══ Information supplied ══
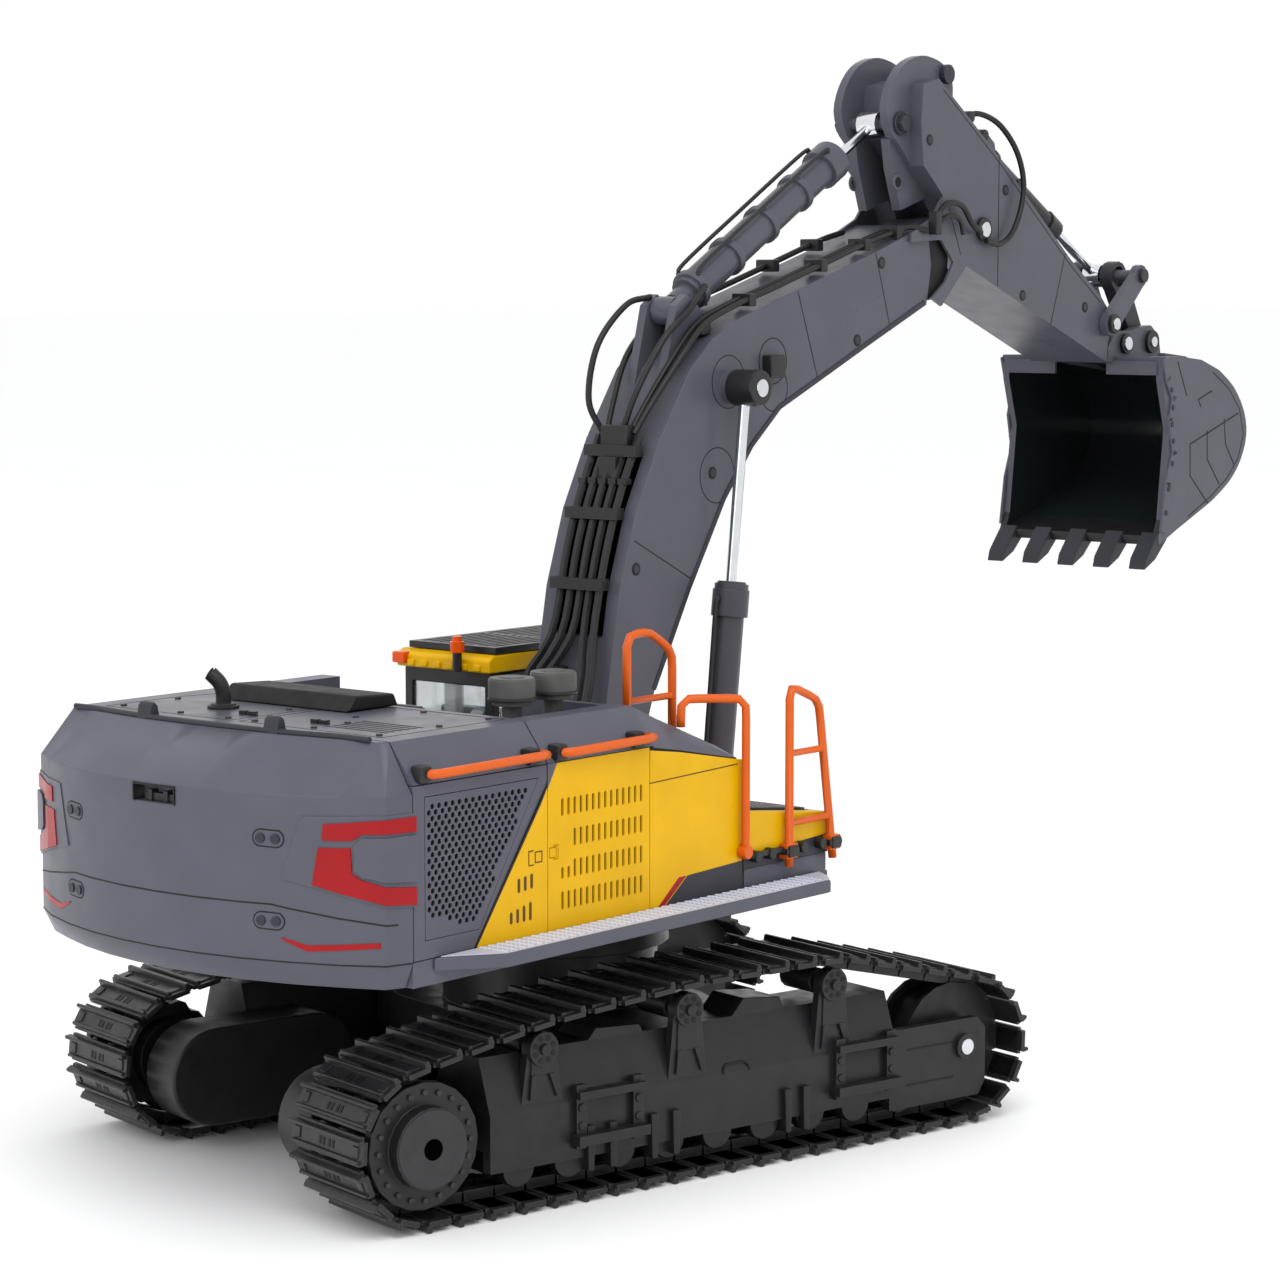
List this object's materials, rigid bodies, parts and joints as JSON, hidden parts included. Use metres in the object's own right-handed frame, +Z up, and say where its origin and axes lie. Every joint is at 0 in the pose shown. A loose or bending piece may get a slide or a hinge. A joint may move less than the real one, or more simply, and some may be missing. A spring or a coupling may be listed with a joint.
{
  "type": "radio-controlled excavator",
  "caption": "Radio-controlled tracked excavator with a slewing body, cab, boom, arm and bucket moved by hydraulic cylinders.",
  "frame": {"origin": "on the ground under the middle of the object's bounding box at rest", "axes": "+Z up, the crawler tracks run along Y, and the undercarriage and the boom reach towards -Y"},
  "size_m": [0.2558, 0.6014, 0.3826],
  "materials": {
    "body_paint": "satin slate grey moulding",
    "boom_paint": "satin slate grey painted moulding",
    "black_plastic": "black moulded plastic",
    "yellow_paint": "semi-gloss yellow moulding",
    "orange_rail": "semi-gloss orange",
    "polished_rod": "polished cylinder rod",
    "bare_steel": "bare pressed tread plate",
    "seat_rubber": "soft black"
  },
  "bodies": {
    "undercarriage": {"centre_frame": "black_plastic", "slew_ring": "bare_steel", "track_frame_right": "black_plastic", "track_chain_right": "black_plastic", "drive_motor_right": "black_plastic", "track_frame_left": "black_plastic", "track_chain_left": "black_plastic", "drive_motor_left": "black_plastic"},
    "upper_works": {"revolving_frame": "body_paint", "counterweight": "body_paint", "engine_hood": "body_paint", "side_hood_right": "body_paint", "side_hood_left": "body_paint", "grille_door_right": "body_paint", "vent_door_right": "yellow_paint", "side_door_left": "body_paint", "front_cover_right": "yellow_paint", "front_cover_left": "yellow_paint", "side_step_right": "bare_steel", "side_step_left": "bare_steel", "front_platform": "yellow_paint", "exhaust_pipe": "black_plastic", "air_filter_rear": "black_plastic", "air_filter_front": "black_plastic", "engine_hump": "black_plastic", "grab_bar_rear": "orange_rail", "grab_bar_front": "orange_rail", "hood_rail": "orange_rail", "body_rail": "orange_rail", "ladder_rail": "orange_rail", "cab_shell": "black_plastic", "cab_roof": "yellow_paint", "cab_roof_guard": "black_plastic", "cab_beacon": "orange_rail", "operator_seat": "seat_rubber", "battery_pack": "black_plastic"},
    "sprocket_right": {"sprocket_right": "black_plastic"},
    "idler_right": {"idler_right": "black_plastic"},
    "carrier_roller_right_1": {"carrier_roller_right_1": "black_plastic"},
    "carrier_roller_right_2": {"carrier_roller_right_2": "black_plastic"},
    "carrier_roller_right_3": {"carrier_roller_right_3": "black_plastic"},
    "sprocket_left": {"sprocket_left": "black_plastic"},
    "idler_left": {"idler_left": "black_plastic"},
    "carrier_roller_left_1": {"carrier_roller_left_1": "black_plastic"},
    "carrier_roller_left_2": {"carrier_roller_left_2": "black_plastic"},
    "carrier_roller_left_3": {"carrier_roller_left_3": "black_plastic"},
    "boom": {"boom": "boom_paint", "boom_pipes": "black_plastic"},
    "arm": {"arm": "boom_paint"},
    "bucket": {"bucket": "boom_paint"},
    "boom_cylinder_right": {"boom_cylinder_right": "black_plastic"},
    "boom_rod_right": {"boom_rod_right": "polished_rod"},
    "boom_cylinder_left": {"boom_cylinder_left": "black_plastic"},
    "boom_rod_left": {"boom_rod_left": "polished_rod"},
    "arm_cylinder": {"arm_cylinder": "boom_paint"},
    "arm_rod": {"arm_rod": "polished_rod"},
    "bucket_cylinder": {"bucket_cylinder": "black_plastic"},
    "bucket_rod": {"bucket_rod": "polished_rod"},
    "rocker": {"rocker": "boom_paint"},
    "bucket_link": {"bucket_link": "black_plastic"}
  },
  "joints": [
    {"name": "slew", "type": "hinge", "parent": "undercarriage", "child": "upper_works", "pos_m": [-0.00729, 0.11466, 0.07], "axis": [0, 0, 1], "continuous": true},
    {"name": "sprocket_right_spin", "type": "hinge", "parent": "undercarriage", "child": "sprocket_right", "pos_m": [-0.08159, 0.22966, 0.0273], "axis": [1, 0, 0], "continuous": true},
    {"name": "idler_right_spin", "type": "hinge", "parent": "undercarriage", "child": "idler_right", "pos_m": [-0.08159, -0.00034, 0.0273], "axis": [1, 0, 0], "continuous": true},
    {"name": "carrier_roller_right_1_spin", "type": "hinge", "parent": "undercarriage", "child": "carrier_roller_right_1", "pos_m": [-0.08159, 0.06066, 0.057], "axis": [1, 0, 0], "continuous": true},
    {"name": "carrier_roller_right_2_spin", "type": "hinge", "parent": "undercarriage", "child": "carrier_roller_right_2", "pos_m": [-0.08159, 0.12346, 0.0565], "axis": [1, 0, 0], "continuous": true},
    {"name": "carrier_roller_right_3_spin", "type": "hinge", "parent": "undercarriage", "child": "carrier_roller_right_3", "pos_m": [-0.08159, 0.18266, 0.0514], "axis": [1, 0, 0], "continuous": true},
    {"name": "sprocket_left_spin", "type": "hinge", "parent": "undercarriage", "child": "sprocket_left", "pos_m": [0.06701, 0.22966, 0.0273], "axis": [1, 0, 0], "continuous": true},
    {"name": "idler_left_spin", "type": "hinge", "parent": "undercarriage", "child": "idler_left", "pos_m": [0.06701, -0.00034, 0.0273], "axis": [1, 0, 0], "continuous": true},
    {"name": "carrier_roller_left_1_spin", "type": "hinge", "parent": "undercarriage", "child": "carrier_roller_left_1", "pos_m": [0.06701, 0.06066, 0.057], "axis": [1, 0, 0], "continuous": true},
    {"name": "carrier_roller_left_2_spin", "type": "hinge", "parent": "undercarriage", "child": "carrier_roller_left_2", "pos_m": [0.06701, 0.12346, 0.0565], "axis": [1, 0, 0], "continuous": true},
    {"name": "carrier_roller_left_3_spin", "type": "hinge", "parent": "undercarriage", "child": "carrier_roller_left_3", "pos_m": [0.06701, 0.18266, 0.0514], "axis": [1, 0, 0], "continuous": true},
    {"name": "boom_lift", "type": "hinge", "parent": "upper_works", "child": "boom", "pos_m": [-0.00428, 0.10202, 0.112], "axis": [-0.9728, -0.2317, 0], "range_deg": [-33, 9]},
    {"name": "arm_swing", "type": "hinge", "parent": "boom", "child": "arm", "pos_m": [0.04856, -0.11978, 0.316], "axis": [-0.9728, -0.2317, 0], "range_deg": [-42, 4]},
    {"name": "bucket_curl", "type": "hinge", "parent": "arm", "child": "bucket", "pos_m": [0.07475, -0.2297, 0.2695], "axis": [-0.9728, -0.2317, 0], "range_deg": [-45, 45]},
    {"name": "boom_cylinder_right_foot", "type": "hinge", "parent": "upper_works", "child": "boom_cylinder_right", "pos_m": [0.00673, 0.05581, 0.092], "axis": [-0.9728, -0.2317, 0], "range_deg": [-35, 10.5]},
    {"name": "boom_rod_right_pin", "type": "hinge", "parent": "boom", "child": "boom_rod_right", "pos_m": [0.01125, 0.03684, 0.2575], "axis": [-0.9728, -0.2317, 0], "range_deg": [-1, 1]},
    {"name": "boom_cylinder_left_foot", "type": "hinge", "parent": "upper_works", "child": "boom_cylinder_left", "pos_m": [0.00673, 0.05581, 0.092], "axis": [-0.9728, -0.2317, 0], "range_deg": [-35, 10.5]},
    {"name": "boom_rod_left_pin", "type": "hinge", "parent": "boom", "child": "boom_rod_left", "pos_m": [0.01125, 0.03684, 0.2575], "axis": [-0.9728, -0.2317, 0], "range_deg": [-1, 1]},
    {"name": "arm_cylinder_foot", "type": "hinge", "parent": "boom", "child": "arm_cylinder", "pos_m": [0.008, 0.05046, 0.285], "axis": [-0.9728, -0.2317, 0], "range_deg": [-1, 1]},
    {"name": "arm_rod_pin", "type": "hinge", "parent": "arm", "child": "arm_rod", "pos_m": [0.0372, -0.07211, 0.356], "axis": [-0.9728, -0.2317, 0], "range_deg": [-6, 46]},
    {"name": "rocker_pivot", "type": "hinge", "parent": "arm", "child": "rocker", "pos_m": [0.06988, -0.20927, 0.278], "axis": [-0.9728, -0.2317, 0], "range_deg": [-27, 27]},
    {"name": "bucket_link_pin", "type": "hinge", "parent": "bucket", "child": "bucket_link", "pos_m": [0.07961, -0.25013, 0.27], "axis": [-0.9728, -0.2317, 0], "range_deg": [-28, 28]},
    {"name": "bucket_cylinder_foot", "type": "hinge", "parent": "arm", "child": "bucket_cylinder", "pos_m": [0.05343, -0.1402, 0.35], "axis": [-0.9728, -0.2317, 0], "range_deg": [-3, 3]},
    {"name": "bucket_rod_pin", "type": "hinge", "parent": "rocker", "child": "bucket_rod", "pos_m": [0.07521, -0.23164, 0.298], "axis": [-0.9728, -0.2317, 0], "range_deg": [-25, 25]}
  ],
  "couplings": [
    {"joint": "idler_right_spin", "follows": "sprocket_right_spin", "ratio": 1},
    {"joint": "carrier_roller_right_1_spin", "follows": "sprocket_right_spin", "ratio": 4.1458},
    {"joint": "carrier_roller_right_2_spin", "follows": "sprocket_right_spin", "ratio": 4.1458},
    {"joint": "carrier_roller_right_3_spin", "follows": "sprocket_right_spin", "ratio": 4.1458},
    {"joint": "idler_left_spin", "follows": "sprocket_left_spin", "ratio": 1},
    {"joint": "carrier_roller_left_1_spin", "follows": "sprocket_left_spin", "ratio": 4.1458},
    {"joint": "carrier_roller_left_2_spin", "follows": "sprocket_left_spin", "ratio": 4.1458},
    {"joint": "carrier_roller_left_3_spin", "follows": "sprocket_left_spin", "ratio": 4.1458},
    {"joint": "boom_cylinder_right_foot", "follows": "boom_lift", "ratio": 0.98},
    {"joint": "boom_rod_right_pin", "follows": "boom_lift", "ratio": -0.02},
    {"joint": "boom_cylinder_left_foot", "follows": "boom_lift", "ratio": 0.98},
    {"joint": "boom_rod_left_pin", "follows": "boom_lift", "ratio": -0.02},
    {"joint": "arm_cylinder_foot", "follows": "arm_swing", "ratio": -0.01},
    {"joint": "arm_rod_pin", "follows": "arm_swing", "ratio": -1.01},
    {"joint": "rocker_pivot", "follows": "bucket_curl", "ratio": 0.578},
    {"joint": "bucket_link_pin", "follows": "bucket_curl", "ratio": -0.603},
    {"joint": "bucket_cylinder_foot", "follows": "bucket_curl", "ratio": 0.052},
    {"joint": "bucket_rod_pin", "follows": "bucket_curl", "ratio": -0.526}
  ]
}
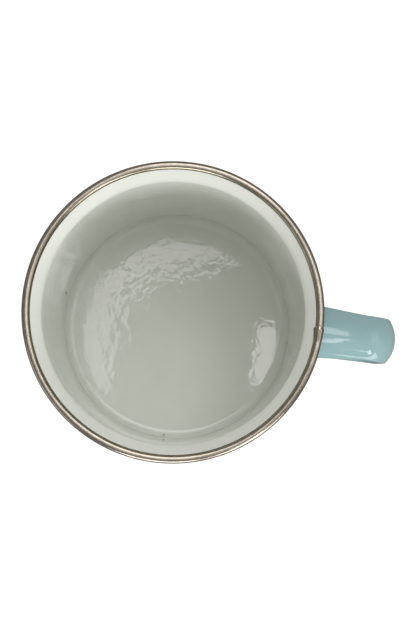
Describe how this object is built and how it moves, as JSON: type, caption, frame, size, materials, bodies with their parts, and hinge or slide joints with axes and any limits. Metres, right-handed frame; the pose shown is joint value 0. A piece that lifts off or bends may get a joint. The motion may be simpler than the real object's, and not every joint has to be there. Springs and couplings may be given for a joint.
{
  "type": "enamelled steel mug",
  "caption": "Straight-sided enamelled steel milk mug with a flared mouth, a crimped stainless rim and an arched strap handle.",
  "frame": {"origin": "centre of the flat resting face under the cup, on the cup's axis", "axes": "+Z along the cup's axis to the mouth, +X towards the handle, +Y to the left seen from the handle side"},
  "size_m": [0.115, 0.09, 0.0802],
  "materials": {
    "drawn_steel": "pickled low-carbon enamelling steel, hidden under the enamel",
    "cream_enamel": "glossy pale cream vitreous enamel with a slight orange peel",
    "blue_enamel": "glossy duck-egg blue vitreous enamel",
    "stainless_strip": "bright rolled stainless strip with fine lengthwise draw lines",
    "strap_steel": "pressed steel strap, hidden under the enamel",
    "weld_metal": "dark resistance weld, hidden under the enamel"
  },
  "bodies": {
    "root": {"inner_enamel": "cream_enamel", "steel_body": "drawn_steel", "outer_enamel": "blue_enamel", "rim_trim": "stainless_strip", "handle_strap": "strap_steel", "handle_enamel": "blue_enamel", "upper_weld": "weld_metal", "lower_weld": "weld_metal"}
  },
  "joints": []
}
═══
Pull out all lines in the data above that include "origin".

* **Task result**:
List this object's materials, rigid bodies, parts and joints as JSON, hidden parts included. Use metres in the object's own right-handed frame, +Z up, and say where its origin and axes lie. Every joint is at 0 in the pose shown. A loose or bending piece may get a slide or a hinge. A joint may move less than the real one, or more simply, and some may be missing. A spring or a coupling may be listed with a joint.
  "frame": {"origin": "on the ground under the middle of the object's bounding box at rest", "axes": "+Z up, the crawler tracks run along Y, and the undercarriage and the boom reach towards -Y"},
  "frame": {"origin": "centre of the flat resting face under the cup, on the cup's axis", "axes": "+Z along the cup's axis to the mouth, +X towards the handle, +Y to the left seen from the handle side"},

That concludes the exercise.